__Written exercise__: Pull out all lines from the listing below in which the word "object" appears.

[Lines of data]
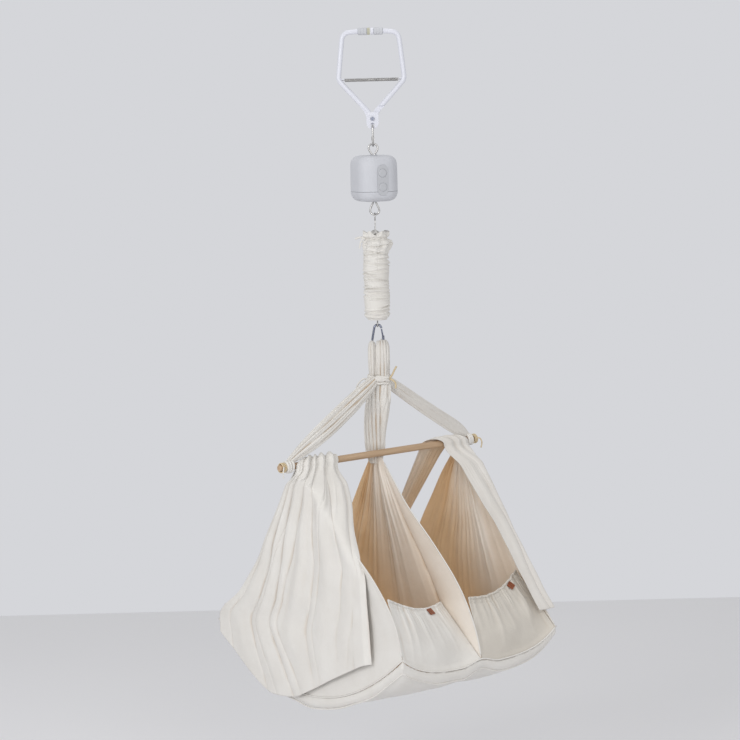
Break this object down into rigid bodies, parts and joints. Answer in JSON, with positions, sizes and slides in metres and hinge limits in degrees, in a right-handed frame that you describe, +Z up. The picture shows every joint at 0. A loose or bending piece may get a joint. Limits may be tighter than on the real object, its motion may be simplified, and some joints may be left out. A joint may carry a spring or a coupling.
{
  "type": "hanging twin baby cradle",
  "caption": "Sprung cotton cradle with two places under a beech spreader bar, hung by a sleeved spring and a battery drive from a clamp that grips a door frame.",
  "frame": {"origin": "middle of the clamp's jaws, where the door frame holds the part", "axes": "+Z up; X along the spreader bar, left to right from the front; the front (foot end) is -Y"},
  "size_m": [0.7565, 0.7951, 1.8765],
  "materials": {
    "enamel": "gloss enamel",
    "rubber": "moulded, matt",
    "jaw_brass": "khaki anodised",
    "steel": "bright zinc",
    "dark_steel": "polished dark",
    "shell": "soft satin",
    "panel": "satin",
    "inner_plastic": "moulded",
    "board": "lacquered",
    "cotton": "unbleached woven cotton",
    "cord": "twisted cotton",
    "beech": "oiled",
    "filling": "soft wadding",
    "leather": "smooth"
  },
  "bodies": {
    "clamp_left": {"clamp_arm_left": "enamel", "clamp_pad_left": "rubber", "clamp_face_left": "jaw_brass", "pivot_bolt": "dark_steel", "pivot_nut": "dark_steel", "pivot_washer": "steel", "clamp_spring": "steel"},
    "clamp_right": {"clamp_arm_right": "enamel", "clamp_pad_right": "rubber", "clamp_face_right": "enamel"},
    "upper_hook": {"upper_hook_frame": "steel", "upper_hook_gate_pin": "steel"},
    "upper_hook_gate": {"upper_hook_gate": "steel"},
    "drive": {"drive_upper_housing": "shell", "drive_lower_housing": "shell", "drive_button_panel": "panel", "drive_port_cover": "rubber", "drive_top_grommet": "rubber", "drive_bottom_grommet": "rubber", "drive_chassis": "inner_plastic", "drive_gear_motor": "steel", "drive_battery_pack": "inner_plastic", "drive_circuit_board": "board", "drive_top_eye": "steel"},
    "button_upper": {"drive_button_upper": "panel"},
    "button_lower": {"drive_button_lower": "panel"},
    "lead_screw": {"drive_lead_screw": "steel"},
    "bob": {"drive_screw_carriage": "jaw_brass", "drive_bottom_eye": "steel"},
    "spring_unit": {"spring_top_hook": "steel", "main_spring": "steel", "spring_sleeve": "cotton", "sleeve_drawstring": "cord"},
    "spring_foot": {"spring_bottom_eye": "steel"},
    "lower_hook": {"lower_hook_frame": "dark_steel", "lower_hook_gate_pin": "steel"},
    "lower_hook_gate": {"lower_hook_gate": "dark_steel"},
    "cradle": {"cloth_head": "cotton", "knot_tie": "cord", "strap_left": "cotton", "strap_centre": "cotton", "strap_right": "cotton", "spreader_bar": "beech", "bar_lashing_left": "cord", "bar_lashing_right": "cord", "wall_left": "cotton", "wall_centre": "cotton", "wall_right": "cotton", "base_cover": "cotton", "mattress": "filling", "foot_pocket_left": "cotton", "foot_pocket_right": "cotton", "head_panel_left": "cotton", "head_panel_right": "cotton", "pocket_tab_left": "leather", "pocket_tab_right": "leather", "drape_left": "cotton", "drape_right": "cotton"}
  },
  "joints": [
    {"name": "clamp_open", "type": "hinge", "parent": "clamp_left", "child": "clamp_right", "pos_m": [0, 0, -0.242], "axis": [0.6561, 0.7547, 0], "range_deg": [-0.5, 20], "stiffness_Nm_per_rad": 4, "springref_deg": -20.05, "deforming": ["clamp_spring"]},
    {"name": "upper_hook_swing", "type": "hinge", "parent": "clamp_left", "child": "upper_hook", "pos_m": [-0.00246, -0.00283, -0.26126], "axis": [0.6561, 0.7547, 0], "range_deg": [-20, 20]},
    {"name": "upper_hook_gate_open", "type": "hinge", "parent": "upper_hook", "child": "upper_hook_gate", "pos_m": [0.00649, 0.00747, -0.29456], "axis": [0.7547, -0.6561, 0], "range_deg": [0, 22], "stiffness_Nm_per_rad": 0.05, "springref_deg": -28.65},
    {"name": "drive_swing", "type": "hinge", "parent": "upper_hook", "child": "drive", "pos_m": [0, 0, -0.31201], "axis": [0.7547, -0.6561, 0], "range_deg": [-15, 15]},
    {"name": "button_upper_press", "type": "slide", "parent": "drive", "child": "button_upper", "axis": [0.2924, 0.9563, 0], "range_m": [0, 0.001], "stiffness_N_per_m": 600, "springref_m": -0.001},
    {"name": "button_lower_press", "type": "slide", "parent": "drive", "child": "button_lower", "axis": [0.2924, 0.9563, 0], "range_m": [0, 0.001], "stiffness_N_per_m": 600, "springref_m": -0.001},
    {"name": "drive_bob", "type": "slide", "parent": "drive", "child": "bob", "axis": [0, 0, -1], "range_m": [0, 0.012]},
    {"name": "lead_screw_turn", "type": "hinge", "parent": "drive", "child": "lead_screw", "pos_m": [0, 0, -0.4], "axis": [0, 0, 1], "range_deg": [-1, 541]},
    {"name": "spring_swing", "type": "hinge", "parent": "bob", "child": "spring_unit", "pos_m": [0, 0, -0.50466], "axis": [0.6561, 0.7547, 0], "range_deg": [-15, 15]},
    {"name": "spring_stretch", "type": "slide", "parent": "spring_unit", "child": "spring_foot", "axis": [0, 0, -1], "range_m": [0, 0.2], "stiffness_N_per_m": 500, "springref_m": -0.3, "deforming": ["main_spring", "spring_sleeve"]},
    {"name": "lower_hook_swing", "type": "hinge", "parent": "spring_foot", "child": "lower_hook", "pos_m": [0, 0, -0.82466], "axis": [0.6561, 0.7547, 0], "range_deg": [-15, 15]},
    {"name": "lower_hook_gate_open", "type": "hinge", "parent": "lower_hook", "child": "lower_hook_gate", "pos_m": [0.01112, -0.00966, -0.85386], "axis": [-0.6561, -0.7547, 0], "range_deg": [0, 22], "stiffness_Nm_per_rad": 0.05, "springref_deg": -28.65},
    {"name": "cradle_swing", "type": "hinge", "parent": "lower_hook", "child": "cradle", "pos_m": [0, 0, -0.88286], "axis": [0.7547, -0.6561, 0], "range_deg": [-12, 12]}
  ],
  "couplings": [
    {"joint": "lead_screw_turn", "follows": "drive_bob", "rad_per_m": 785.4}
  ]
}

* * *

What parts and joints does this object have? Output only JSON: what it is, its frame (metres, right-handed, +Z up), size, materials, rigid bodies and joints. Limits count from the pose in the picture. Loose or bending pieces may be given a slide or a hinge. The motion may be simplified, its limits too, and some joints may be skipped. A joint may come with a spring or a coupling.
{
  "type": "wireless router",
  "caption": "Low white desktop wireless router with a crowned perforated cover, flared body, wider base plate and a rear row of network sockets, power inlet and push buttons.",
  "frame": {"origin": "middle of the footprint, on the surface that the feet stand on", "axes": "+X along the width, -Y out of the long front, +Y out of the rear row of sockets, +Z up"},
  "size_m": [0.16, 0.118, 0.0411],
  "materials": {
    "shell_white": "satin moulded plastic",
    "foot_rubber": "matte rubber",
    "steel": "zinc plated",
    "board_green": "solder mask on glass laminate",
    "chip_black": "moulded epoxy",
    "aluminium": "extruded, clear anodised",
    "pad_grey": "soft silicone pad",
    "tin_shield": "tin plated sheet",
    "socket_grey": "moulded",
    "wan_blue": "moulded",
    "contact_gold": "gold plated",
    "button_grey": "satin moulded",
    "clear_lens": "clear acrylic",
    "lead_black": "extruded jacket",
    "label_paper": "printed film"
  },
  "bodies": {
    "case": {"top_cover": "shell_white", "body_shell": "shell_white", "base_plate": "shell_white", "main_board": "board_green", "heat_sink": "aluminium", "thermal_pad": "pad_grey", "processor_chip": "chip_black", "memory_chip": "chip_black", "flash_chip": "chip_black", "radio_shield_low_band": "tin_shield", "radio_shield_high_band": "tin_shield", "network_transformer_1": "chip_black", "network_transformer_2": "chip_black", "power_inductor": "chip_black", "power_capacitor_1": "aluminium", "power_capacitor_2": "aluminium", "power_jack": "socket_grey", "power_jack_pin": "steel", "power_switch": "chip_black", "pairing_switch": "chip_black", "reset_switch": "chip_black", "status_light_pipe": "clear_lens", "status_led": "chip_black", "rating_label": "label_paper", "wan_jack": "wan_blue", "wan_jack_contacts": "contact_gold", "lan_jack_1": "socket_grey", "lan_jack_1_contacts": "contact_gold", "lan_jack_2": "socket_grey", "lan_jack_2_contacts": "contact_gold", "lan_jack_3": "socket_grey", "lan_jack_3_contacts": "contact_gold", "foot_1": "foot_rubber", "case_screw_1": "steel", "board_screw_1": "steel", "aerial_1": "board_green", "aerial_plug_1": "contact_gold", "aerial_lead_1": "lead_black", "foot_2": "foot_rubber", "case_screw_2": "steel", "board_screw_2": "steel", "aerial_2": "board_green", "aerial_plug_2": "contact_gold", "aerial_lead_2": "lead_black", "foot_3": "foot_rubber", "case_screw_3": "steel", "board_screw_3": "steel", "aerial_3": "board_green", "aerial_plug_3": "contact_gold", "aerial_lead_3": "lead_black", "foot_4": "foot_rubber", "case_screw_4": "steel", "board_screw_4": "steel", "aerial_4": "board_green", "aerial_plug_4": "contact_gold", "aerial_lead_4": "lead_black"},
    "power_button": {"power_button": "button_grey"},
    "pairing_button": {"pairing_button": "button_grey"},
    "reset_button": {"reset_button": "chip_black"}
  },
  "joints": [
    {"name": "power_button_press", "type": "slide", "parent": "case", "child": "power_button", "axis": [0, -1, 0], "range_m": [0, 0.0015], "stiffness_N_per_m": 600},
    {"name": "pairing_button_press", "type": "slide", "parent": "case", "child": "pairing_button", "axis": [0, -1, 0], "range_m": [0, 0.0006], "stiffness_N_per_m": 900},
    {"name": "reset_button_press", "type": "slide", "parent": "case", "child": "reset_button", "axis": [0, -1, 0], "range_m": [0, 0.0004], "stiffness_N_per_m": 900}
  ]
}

__Finished answer__:
Break this object down into rigid bodies, parts and joints. Answer in JSON, with positions, sizes and slides in metres and hinge limits in degrees, in a right-handed frame that you describe, +Z up. The picture shows every joint at 0. A loose or bending piece may get a joint. Limits may be tighter than on the real object, its motion may be simplified, and some joints may be left out. A joint may carry a spring or a coupling.
What parts and joints does this object have? Output only JSON: what it is, its frame (metres, right-handed, +Z up), size, materials, rigid bodies and joints. Limits count from the pose in the picture. Loose or bending pieces may be given a slide or a hinge. The motion may be simplified, its limits too, and some joints may be skipped. A joint may come with a spring or a coupling.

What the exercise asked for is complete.